EXERCISE AIM: Output exactly the lines between the line that contains "mug, handle included." and the last line of the material, counting both.
Start SOURCE MATERIAL
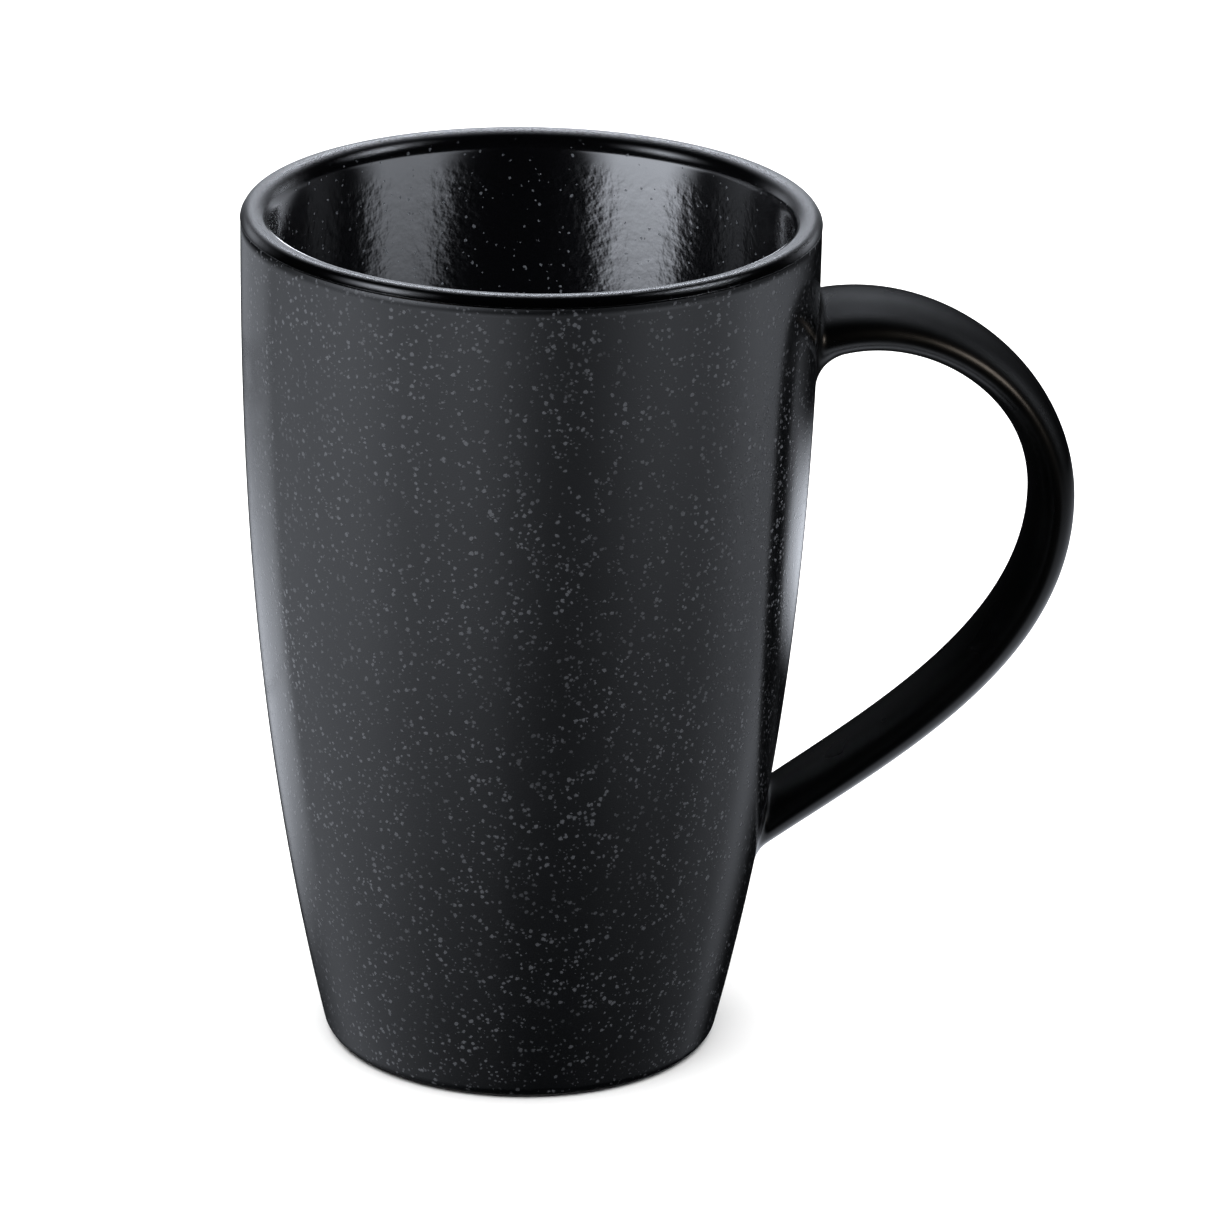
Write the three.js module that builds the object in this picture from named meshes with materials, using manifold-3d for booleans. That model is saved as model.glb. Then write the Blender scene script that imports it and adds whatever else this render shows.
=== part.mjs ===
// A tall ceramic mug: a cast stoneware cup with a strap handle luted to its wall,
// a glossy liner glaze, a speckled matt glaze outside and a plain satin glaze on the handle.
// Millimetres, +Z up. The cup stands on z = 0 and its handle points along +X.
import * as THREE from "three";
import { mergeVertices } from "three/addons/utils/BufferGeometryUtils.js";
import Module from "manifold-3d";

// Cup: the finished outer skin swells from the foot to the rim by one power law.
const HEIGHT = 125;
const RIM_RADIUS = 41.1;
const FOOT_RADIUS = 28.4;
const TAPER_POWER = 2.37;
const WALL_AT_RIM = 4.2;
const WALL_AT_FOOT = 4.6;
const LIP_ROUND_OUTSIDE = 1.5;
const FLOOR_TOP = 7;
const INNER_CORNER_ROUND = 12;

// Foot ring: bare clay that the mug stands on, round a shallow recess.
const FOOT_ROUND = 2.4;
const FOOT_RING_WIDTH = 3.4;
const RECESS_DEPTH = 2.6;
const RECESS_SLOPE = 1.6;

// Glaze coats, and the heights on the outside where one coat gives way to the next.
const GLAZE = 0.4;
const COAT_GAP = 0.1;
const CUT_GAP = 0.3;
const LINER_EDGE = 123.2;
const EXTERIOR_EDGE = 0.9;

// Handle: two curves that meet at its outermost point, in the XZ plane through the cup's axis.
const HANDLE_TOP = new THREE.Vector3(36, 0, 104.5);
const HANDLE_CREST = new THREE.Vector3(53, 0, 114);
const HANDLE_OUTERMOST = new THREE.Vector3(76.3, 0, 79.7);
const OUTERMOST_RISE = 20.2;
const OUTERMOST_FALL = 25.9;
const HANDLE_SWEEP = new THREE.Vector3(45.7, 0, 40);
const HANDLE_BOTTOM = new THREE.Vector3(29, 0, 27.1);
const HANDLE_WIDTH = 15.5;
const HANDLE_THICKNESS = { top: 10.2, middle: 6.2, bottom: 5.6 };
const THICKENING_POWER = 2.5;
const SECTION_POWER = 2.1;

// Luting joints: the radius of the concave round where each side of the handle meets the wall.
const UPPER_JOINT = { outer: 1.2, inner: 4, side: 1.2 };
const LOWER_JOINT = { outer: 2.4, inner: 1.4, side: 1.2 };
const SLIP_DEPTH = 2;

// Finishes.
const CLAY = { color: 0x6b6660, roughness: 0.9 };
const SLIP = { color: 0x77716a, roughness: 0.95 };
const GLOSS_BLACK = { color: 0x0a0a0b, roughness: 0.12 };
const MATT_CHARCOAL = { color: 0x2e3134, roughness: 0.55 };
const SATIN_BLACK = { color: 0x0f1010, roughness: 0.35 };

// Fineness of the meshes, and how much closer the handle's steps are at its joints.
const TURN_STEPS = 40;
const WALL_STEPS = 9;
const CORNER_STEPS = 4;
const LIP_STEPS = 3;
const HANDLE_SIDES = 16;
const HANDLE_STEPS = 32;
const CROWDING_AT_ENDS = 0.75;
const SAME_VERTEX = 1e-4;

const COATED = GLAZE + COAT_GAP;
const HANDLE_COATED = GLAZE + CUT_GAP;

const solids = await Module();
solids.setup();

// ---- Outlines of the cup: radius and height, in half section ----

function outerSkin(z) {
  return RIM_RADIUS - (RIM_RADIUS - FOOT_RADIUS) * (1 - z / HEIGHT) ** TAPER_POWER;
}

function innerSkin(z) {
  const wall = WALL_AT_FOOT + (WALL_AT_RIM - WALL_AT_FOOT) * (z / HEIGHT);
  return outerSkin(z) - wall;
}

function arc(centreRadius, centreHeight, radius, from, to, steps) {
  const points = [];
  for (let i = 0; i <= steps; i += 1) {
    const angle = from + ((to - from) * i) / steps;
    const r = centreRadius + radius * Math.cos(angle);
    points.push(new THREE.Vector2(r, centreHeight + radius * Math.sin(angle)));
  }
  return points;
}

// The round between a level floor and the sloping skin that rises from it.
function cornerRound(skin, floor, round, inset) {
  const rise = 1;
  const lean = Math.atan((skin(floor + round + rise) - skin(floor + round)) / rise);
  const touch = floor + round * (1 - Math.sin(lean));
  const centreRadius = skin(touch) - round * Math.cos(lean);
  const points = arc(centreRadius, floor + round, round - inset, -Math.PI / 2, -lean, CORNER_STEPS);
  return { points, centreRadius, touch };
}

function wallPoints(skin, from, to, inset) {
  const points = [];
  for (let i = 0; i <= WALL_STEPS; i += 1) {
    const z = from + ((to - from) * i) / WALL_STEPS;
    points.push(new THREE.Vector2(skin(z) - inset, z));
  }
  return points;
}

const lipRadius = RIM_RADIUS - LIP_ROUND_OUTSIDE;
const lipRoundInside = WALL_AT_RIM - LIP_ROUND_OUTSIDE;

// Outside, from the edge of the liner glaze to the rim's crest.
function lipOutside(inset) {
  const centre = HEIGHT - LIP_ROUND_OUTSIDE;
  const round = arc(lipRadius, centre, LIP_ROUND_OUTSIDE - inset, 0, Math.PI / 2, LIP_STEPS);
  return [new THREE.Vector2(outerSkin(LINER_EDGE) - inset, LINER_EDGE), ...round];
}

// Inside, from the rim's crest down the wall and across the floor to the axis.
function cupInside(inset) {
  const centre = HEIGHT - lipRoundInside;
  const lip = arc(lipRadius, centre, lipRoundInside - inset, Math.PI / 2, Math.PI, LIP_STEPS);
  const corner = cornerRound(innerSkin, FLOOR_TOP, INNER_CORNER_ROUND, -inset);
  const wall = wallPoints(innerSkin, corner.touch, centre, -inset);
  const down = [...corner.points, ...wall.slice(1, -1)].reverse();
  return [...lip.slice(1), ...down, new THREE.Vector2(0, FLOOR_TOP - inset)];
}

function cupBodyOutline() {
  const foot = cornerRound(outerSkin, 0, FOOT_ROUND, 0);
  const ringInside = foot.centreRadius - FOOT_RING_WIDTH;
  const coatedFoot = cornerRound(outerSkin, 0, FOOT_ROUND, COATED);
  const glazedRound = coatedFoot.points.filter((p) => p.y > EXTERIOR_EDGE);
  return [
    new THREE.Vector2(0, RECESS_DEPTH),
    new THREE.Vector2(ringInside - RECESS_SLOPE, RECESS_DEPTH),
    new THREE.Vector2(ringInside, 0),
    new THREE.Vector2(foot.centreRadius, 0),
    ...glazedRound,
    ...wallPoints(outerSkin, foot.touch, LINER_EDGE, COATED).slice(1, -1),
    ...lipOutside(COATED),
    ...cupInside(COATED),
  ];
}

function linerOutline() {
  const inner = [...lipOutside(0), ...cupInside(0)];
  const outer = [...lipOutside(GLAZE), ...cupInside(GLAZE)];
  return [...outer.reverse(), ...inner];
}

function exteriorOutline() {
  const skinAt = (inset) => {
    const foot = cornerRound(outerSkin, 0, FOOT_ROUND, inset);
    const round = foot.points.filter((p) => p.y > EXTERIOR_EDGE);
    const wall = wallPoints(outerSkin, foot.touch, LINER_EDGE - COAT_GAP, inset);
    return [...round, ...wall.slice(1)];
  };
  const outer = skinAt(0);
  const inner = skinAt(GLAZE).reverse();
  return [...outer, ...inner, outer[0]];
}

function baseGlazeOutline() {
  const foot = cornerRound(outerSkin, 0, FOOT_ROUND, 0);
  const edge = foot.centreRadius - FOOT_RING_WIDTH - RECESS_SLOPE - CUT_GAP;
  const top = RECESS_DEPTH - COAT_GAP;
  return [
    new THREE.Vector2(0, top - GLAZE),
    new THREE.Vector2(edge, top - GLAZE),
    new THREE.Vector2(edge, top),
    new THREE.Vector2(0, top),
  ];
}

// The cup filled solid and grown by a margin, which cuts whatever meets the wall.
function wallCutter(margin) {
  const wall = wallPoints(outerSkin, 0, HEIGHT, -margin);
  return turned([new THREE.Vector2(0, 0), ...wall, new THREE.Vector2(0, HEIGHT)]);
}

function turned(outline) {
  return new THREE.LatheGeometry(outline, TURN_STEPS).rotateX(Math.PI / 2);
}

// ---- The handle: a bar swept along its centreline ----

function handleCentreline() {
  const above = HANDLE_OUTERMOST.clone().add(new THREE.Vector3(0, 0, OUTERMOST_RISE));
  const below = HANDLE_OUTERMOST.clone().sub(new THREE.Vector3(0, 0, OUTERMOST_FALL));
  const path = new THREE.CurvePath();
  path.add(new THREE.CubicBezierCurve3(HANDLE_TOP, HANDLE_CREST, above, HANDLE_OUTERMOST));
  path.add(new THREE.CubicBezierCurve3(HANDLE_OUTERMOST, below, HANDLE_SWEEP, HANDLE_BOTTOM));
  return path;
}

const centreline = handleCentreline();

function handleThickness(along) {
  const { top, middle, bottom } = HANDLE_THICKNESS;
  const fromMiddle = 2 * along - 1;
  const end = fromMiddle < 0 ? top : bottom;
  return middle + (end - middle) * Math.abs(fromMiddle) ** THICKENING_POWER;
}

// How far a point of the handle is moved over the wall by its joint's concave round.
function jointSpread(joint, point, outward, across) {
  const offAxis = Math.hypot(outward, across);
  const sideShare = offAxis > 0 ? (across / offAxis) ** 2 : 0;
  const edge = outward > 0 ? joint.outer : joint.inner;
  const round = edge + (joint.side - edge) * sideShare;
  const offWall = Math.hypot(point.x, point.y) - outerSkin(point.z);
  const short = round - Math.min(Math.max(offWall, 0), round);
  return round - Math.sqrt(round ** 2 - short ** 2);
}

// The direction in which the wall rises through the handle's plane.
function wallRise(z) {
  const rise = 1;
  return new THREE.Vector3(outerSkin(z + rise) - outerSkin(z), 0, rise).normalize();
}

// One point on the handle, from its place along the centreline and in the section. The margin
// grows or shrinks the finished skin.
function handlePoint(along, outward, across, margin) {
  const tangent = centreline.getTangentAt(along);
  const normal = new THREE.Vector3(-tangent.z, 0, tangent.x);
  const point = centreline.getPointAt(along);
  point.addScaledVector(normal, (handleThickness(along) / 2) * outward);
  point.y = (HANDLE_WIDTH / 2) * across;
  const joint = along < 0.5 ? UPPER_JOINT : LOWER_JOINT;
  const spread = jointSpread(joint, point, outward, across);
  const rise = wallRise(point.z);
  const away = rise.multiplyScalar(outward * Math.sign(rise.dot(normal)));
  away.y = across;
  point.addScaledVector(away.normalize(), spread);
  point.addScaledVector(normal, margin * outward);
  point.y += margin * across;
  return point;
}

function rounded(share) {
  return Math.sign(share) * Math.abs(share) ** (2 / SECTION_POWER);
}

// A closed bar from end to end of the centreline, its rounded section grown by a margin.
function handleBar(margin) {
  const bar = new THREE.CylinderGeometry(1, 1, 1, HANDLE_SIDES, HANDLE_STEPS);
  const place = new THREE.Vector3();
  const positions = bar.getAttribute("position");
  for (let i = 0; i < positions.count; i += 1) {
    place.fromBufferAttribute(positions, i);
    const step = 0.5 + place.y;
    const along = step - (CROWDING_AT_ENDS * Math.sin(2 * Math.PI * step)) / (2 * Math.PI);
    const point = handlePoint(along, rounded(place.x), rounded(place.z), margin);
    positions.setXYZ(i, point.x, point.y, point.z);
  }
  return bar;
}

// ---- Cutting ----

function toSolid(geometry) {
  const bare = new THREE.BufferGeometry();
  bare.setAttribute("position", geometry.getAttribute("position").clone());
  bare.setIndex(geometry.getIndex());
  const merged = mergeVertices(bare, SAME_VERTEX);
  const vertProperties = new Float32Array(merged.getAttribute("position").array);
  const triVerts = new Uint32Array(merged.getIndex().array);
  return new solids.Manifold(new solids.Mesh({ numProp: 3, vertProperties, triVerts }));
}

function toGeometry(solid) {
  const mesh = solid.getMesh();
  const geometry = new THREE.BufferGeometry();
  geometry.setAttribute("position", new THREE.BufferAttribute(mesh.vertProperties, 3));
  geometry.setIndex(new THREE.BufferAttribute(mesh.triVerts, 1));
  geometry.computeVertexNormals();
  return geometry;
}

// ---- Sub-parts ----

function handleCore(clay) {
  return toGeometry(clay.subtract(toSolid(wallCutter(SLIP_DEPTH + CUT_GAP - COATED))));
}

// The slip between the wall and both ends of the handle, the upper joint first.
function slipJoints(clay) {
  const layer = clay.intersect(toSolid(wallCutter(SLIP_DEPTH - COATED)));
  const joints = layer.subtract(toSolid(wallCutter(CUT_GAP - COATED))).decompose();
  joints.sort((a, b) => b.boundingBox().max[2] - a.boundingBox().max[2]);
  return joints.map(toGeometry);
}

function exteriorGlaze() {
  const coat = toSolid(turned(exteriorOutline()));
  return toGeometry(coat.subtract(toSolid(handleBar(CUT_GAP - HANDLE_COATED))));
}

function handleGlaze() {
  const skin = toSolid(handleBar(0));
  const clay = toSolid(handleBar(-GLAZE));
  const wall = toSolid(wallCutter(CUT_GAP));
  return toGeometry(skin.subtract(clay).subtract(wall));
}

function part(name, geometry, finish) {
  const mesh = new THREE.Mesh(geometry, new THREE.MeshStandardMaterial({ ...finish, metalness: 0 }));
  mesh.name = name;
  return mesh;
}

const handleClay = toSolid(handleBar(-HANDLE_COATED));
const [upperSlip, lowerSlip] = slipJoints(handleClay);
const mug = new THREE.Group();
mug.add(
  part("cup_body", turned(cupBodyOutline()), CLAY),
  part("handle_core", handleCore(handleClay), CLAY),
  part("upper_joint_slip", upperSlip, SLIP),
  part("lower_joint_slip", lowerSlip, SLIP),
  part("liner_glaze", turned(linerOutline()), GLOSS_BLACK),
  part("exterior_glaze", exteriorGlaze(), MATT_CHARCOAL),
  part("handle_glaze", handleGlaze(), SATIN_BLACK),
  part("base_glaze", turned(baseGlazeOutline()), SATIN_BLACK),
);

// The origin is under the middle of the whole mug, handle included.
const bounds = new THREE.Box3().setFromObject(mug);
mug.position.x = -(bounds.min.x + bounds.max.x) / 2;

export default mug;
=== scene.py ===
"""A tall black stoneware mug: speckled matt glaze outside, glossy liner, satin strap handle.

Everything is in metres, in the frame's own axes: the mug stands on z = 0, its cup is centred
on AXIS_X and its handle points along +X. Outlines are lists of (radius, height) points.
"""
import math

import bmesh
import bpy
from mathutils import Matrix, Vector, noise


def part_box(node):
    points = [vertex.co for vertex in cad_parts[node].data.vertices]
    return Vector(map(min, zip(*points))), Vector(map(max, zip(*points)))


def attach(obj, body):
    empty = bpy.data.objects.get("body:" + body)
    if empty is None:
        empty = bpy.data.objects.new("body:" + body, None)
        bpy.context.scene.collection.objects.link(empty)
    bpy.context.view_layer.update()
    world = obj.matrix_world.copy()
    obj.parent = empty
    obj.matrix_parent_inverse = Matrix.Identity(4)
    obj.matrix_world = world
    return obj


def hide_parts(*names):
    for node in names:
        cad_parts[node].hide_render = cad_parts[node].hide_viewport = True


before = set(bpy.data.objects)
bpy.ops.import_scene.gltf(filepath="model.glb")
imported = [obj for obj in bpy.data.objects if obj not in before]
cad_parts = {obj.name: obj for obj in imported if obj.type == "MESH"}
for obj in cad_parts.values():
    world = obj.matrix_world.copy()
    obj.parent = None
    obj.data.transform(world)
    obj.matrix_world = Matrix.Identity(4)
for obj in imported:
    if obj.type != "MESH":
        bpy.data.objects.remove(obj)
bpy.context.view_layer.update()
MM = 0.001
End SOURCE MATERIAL
OUTPUT FOR THIS TASK:
// The origin is under the middle of the whole mug, handle included.
const bounds = new THREE.Box3().setFromObject(mug);
mug.position.x = -(bounds.min.x + bounds.max.x) / 2;

export default mug;
=== scene.py ===
"""A tall black stoneware mug: speckled matt glaze outside, glossy liner, satin strap handle.

Everything is in metres, in the frame's own axes: the mug stands on z = 0, its cup is centred
on AXIS_X and its handle points along +X. Outlines are lists of (radius, height) points.
"""
import math

import bmesh
import bpy
from mathutils import Matrix, Vector, noise


def part_box(node):
    points = [vertex.co for vertex in cad_parts[node].data.vertices]
    return Vector(map(min, zip(*points))), Vector(map(max, zip(*points)))


def attach(obj, body):
    empty = bpy.data.objects.get("body:" + body)
    if empty is None:
        empty = bpy.data.objects.new("body:" + body, None)
        bpy.context.scene.collection.objects.link(empty)
    bpy.context.view_layer.update()
    world = obj.matrix_world.copy()
    obj.parent = empty
    obj.matrix_parent_inverse = Matrix.Identity(4)
    obj.matrix_world = world
    return obj


def hide_parts(*names):
    for node in names:
        cad_parts[node].hide_render = cad_parts[node].hide_viewport = True


before = set(bpy.data.objects)
bpy.ops.import_scene.gltf(filepath="model.glb")
imported = [obj for obj in bpy.data.objects if obj not in before]
cad_parts = {obj.name: obj for obj in imported if obj.type == "MESH"}
for obj in cad_parts.values():
    world = obj.matrix_world.copy()
    obj.parent = None
    obj.data.transform(world)
    obj.matrix_world = Matrix.Identity(4)
for obj in imported:
    if obj.type != "MESH":
        bpy.data.objects.remove(obj)
bpy.context.view_layer.update()
MM = 0.001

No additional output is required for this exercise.